NEW YORK: Last year, the seemingly heartwarming tale of a homeless good Samaritan who helped a woman driver in need sparked a crowdfunding campaign that raised hundreds of thousands of dollars for him.
Now, the story has ended up in court — and appears to have been a scam.
Three people were charged in a New Jersey courtroom on Thursday in connection with the allegedly fraudulent scheme, which allowed them to rake in more than $400,000 on the GoFundMe site.
In November 2017, Katelyn McClure and her boyfriend Mark D’Amico launched the crowdfunding page asking donors to “pay it forward” to a homeless military veteran, Johnny Bobbitt Jr.
The couple said Bobbitt had given McClure his last $20 to buy gas for her car when he found her stuck along a highway outside Philadelphia, and they wanted to return the act of kindness.
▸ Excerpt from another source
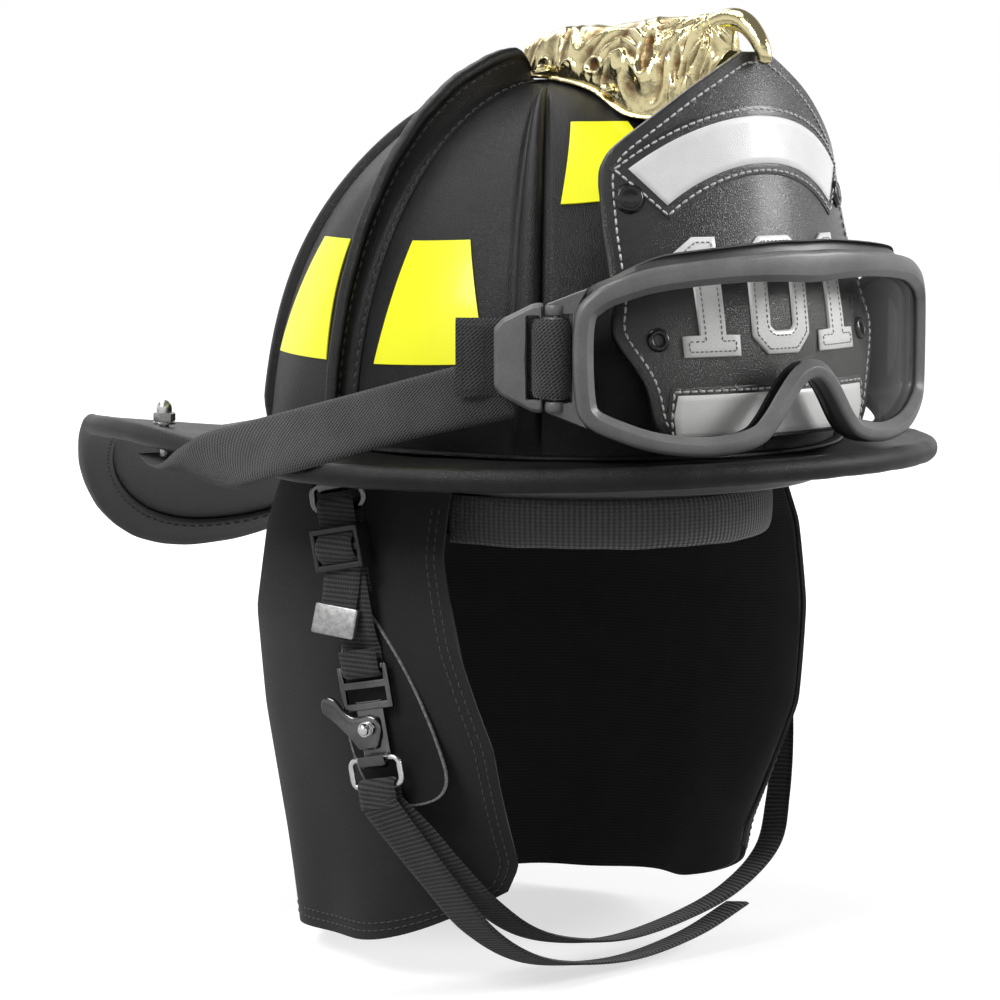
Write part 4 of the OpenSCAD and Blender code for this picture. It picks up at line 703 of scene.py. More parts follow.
def curtain_point(s, k, grow):
    """Point of the cloth: s runs round it from front edge to front edge, -1 to 1, and k from its top to its hem."""
    s, k = np.broadcast_arrays(np.asarray(s, float), np.asarray(k, float))
    away = np.abs(s)
    corner = np.clip(away - 0.72, 0, 1) / 0.28
    low = -209 + 10 * away ** 2 + 23 * corner ** 2
    z = -3 + (low + 3) * k
    side, rear, middle, front = (curtain_row(z, c) for c in (1, 2, 3, 4))
    reach = 90 + np.degrees(np.arcsin(np.clip((middle - curtain_row(z, 5)) / front, -1, 1)))
    turn = away * reach
    slow = 0.5 * np.sin(s * 9 + k * 3) * k + 0.35 * np.sin(s * 21 - k * 5) * k
    fold = 2.2 * k * k * np.sin(np.radians(s * 1260)) + slow + grow
    t = np.radians(turn)
    return np.stack([np.sign(s) * (side + fold) * np.sin(t),
                     middle + np.where(turn < 90, rear - middle + fold, front + fold) * np.cos(t), z], -1)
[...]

The GoFundMe page announced a goal of $10,000 to help Bobbitt rent an apartment, buy a used car and get back on his feet. But it quickly made that amount many times over.
The story made headlines and thousands donated to what seemed to be a good cause.
But the first twist came in August when Bobbitt sued McClure and D’Amico, saying he had only received a fraction of the money — about $75,000 — and accusing the couple of pulling one over on donors.
Bobbitt claimed the couple had gone on fancy vacations and bought themselves a new BMW, which was seized at the couple’s home in September.
Ultimately, the investigation revealed a second twist: Bobbitt was in cahoots with the couple all along.
“The entire campaign was predicated on a lie,” Burlington County prosecutor Scott Coffina told a press conference Thursday.
“Less than an hour after the GoFundMe campaign went live, McClure, in a text exchange with a friend, stated that the story about Bobbitt assisting her was ‘completely made up’,” he said.
“She did not run out of gas on an I-95 off-ramp, and he did not spend his last $20 to help her,” the prosecutor added.
“D’Amico, McClure and Bobbitt conspired to fabricate and promote a feel-good story that would compel donors to contribute to their cause.”
The three were charged with “theft by deception” and conspiracy to commit such a theft. A spokesman for the prosecutor’s office said they would be seeking jail sentences “of some length.”
GoFundMe plans to reimburse the 14,000 donors, who contributed $403,000, the prosecutor said.